# JOB
Exactly the lines from the line with "const honeyJar = new THREE.Group();" to the line with "imported = [obj" should be extracted, both included, with no other lines.

# DATA EXTRACT

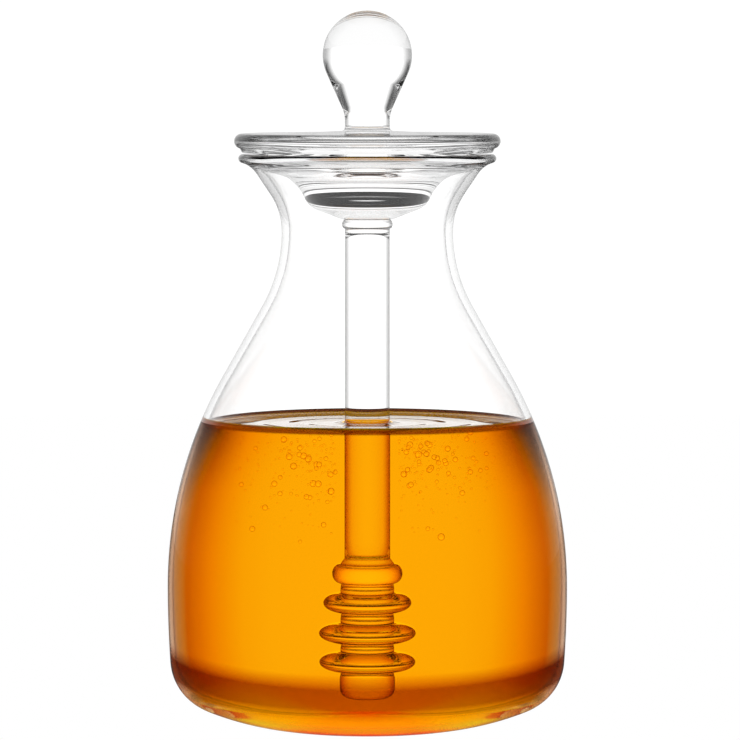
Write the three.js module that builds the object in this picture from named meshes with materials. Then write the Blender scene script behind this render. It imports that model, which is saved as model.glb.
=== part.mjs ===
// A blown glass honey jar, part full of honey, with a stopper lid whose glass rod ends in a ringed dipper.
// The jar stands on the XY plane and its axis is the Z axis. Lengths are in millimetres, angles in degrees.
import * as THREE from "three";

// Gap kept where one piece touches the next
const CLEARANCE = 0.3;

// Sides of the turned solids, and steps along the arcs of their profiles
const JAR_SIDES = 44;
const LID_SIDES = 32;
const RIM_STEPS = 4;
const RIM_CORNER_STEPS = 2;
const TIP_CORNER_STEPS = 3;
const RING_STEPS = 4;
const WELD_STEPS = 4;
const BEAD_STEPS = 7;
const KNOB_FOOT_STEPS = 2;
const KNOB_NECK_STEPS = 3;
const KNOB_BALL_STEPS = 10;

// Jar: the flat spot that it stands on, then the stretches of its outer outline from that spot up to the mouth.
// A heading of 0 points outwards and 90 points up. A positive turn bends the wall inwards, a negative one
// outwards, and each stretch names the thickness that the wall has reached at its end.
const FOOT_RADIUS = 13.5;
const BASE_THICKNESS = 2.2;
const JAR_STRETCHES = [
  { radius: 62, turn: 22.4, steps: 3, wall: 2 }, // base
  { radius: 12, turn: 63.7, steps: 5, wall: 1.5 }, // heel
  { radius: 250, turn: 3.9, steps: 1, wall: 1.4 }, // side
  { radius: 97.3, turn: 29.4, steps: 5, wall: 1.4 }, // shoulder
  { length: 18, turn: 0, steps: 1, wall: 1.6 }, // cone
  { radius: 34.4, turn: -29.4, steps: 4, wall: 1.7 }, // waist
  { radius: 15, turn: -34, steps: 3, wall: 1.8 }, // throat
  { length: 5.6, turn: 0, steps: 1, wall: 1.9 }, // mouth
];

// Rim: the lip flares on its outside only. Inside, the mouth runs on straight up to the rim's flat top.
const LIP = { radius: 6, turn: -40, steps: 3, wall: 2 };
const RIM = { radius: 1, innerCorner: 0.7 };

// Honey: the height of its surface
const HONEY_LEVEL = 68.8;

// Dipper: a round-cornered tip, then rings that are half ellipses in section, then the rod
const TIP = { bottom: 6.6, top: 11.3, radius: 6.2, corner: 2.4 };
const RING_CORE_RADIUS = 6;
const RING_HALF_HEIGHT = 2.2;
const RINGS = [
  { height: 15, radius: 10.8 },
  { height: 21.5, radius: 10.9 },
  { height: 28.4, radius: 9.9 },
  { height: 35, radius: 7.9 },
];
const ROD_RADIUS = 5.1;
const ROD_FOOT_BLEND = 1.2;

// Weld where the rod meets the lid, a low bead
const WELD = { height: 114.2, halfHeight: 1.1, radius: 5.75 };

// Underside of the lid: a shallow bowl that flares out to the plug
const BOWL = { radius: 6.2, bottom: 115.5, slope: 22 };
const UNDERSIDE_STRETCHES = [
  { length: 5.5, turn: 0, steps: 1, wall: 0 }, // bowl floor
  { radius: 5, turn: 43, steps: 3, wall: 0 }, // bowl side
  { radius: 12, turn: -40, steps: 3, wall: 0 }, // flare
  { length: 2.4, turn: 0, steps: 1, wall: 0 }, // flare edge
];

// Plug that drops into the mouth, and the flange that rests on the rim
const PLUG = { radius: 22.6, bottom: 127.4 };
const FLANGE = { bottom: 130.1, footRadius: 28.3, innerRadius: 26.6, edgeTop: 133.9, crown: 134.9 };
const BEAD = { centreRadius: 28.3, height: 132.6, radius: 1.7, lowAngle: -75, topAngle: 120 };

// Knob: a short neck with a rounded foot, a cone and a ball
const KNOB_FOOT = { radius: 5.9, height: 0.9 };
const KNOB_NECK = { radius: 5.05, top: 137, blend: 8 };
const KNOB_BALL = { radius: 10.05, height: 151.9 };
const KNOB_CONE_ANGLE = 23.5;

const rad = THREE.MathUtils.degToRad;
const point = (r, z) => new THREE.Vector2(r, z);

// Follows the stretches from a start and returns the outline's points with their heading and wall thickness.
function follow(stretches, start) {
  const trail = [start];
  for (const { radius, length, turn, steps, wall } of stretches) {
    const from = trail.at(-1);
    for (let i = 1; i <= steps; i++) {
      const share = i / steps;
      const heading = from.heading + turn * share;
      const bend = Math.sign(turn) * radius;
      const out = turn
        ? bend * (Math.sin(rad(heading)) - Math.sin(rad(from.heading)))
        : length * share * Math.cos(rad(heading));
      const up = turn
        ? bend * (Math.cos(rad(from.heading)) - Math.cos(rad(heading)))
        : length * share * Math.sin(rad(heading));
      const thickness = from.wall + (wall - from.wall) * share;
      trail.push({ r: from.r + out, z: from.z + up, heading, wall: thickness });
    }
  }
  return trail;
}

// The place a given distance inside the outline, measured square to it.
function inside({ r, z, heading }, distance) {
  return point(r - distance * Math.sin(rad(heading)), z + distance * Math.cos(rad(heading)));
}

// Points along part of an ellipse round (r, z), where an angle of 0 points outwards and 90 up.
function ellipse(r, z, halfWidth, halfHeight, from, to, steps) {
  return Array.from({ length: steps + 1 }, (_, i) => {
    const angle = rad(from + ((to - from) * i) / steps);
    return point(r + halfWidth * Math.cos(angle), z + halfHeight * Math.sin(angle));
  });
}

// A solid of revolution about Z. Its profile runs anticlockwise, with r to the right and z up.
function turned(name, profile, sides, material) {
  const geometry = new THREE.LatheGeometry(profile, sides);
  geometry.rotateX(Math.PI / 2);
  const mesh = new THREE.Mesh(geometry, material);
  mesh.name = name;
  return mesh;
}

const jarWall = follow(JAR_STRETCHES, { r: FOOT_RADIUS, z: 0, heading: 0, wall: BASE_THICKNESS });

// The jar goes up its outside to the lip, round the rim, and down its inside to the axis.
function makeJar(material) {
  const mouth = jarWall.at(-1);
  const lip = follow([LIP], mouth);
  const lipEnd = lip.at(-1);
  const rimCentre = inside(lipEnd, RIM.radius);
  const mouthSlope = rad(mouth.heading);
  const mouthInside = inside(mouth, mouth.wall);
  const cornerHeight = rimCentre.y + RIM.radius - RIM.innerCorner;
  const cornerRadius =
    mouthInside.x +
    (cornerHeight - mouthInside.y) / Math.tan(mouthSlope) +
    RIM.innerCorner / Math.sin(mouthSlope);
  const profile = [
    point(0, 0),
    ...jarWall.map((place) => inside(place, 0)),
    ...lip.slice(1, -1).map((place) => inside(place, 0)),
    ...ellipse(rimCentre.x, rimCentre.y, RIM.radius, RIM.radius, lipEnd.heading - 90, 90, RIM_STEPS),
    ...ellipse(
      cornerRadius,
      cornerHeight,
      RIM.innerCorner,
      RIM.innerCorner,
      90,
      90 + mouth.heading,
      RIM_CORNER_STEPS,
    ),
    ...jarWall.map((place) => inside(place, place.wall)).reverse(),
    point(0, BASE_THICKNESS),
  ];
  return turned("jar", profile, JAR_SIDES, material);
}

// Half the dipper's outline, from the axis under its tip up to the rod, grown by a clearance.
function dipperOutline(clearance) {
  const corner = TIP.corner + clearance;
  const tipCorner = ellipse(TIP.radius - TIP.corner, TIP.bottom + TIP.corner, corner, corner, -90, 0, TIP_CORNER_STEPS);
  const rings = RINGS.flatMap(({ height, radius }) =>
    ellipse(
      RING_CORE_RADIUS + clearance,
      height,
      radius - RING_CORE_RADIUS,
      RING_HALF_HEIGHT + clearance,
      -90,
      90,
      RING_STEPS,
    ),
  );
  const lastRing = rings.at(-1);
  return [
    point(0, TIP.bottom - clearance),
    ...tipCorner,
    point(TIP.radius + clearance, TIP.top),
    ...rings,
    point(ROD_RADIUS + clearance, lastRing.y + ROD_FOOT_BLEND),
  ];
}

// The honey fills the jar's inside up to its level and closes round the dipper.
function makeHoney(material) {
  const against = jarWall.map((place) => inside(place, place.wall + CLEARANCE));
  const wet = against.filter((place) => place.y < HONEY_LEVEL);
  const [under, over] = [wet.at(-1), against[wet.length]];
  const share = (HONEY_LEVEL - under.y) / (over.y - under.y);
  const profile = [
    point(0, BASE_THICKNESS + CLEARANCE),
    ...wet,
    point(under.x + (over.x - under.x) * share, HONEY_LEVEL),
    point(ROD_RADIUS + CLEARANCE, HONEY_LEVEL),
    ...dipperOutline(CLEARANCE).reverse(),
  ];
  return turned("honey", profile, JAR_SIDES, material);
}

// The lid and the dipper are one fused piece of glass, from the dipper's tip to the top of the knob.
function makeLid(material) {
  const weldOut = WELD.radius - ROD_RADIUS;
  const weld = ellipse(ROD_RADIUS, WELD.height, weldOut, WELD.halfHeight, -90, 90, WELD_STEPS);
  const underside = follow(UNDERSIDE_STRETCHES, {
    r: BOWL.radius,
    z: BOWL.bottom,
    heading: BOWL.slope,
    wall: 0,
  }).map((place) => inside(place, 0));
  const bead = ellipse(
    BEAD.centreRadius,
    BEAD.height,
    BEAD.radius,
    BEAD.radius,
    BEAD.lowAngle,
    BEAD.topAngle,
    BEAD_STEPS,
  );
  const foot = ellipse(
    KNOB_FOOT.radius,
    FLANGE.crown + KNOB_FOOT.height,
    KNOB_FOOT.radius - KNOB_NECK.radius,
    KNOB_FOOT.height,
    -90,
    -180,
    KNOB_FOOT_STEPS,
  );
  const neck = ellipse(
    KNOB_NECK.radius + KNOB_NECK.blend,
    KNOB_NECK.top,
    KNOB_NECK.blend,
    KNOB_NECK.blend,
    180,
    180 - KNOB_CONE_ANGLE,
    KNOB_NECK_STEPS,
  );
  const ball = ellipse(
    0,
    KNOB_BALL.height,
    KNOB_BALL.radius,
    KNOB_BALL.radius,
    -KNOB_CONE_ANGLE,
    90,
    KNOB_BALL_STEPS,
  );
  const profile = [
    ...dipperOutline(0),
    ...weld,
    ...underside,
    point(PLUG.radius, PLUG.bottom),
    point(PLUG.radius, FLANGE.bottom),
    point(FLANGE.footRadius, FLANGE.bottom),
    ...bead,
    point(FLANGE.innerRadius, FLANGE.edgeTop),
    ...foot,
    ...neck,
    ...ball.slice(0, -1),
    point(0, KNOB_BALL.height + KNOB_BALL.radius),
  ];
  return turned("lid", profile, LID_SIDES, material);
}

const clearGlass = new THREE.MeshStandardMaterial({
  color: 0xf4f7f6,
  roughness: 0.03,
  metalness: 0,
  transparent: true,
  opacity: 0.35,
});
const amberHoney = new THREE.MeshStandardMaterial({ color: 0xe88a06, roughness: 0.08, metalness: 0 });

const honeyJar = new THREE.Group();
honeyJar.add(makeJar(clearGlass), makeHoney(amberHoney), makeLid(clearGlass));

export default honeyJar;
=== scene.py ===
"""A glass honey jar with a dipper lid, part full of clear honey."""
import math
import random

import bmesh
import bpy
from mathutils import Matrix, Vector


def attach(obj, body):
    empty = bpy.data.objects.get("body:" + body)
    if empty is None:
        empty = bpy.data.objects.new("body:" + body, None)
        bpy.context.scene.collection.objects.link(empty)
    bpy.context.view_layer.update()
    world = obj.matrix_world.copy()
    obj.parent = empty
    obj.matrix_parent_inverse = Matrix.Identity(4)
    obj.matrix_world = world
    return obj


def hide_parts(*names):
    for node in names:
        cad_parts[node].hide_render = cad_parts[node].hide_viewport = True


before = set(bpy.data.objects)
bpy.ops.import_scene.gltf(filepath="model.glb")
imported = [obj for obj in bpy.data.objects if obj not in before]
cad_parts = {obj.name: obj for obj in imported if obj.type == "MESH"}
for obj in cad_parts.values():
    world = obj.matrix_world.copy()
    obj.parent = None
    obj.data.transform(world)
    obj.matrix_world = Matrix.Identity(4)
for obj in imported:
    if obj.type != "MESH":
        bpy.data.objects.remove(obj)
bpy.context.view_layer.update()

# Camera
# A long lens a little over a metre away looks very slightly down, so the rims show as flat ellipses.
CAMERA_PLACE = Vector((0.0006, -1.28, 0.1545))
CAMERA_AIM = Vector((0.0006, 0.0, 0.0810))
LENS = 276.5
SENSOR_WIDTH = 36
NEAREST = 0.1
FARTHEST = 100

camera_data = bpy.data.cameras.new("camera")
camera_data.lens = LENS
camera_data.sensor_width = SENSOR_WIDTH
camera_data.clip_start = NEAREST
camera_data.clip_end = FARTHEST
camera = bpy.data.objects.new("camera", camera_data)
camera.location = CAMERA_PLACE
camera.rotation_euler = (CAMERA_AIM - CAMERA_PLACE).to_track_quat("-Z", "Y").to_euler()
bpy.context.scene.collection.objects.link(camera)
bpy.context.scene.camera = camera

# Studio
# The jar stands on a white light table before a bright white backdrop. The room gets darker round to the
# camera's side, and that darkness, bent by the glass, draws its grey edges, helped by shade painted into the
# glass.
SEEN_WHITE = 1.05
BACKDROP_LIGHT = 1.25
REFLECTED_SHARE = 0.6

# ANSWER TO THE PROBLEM
const honeyJar = new THREE.Group();
honeyJar.add(makeJar(clearGlass), makeHoney(amberHoney), makeLid(clearGlass));

export default honeyJar;
=== scene.py ===
"""A glass honey jar with a dipper lid, part full of clear honey."""
import math
import random

import bmesh
import bpy
from mathutils import Matrix, Vector


def attach(obj, body):
    empty = bpy.data.objects.get("body:" + body)
    if empty is None:
        empty = bpy.data.objects.new("body:" + body, None)
        bpy.context.scene.collection.objects.link(empty)
    bpy.context.view_layer.update()
    world = obj.matrix_world.copy()
    obj.parent = empty
    obj.matrix_parent_inverse = Matrix.Identity(4)
    obj.matrix_world = world
    return obj


def hide_parts(*names):
    for node in names:
        cad_parts[node].hide_render = cad_parts[node].hide_viewport = True


before = set(bpy.data.objects)
bpy.ops.import_scene.gltf(filepath="model.glb")
imported = [obj for obj in bpy.data.objects if obj not in before]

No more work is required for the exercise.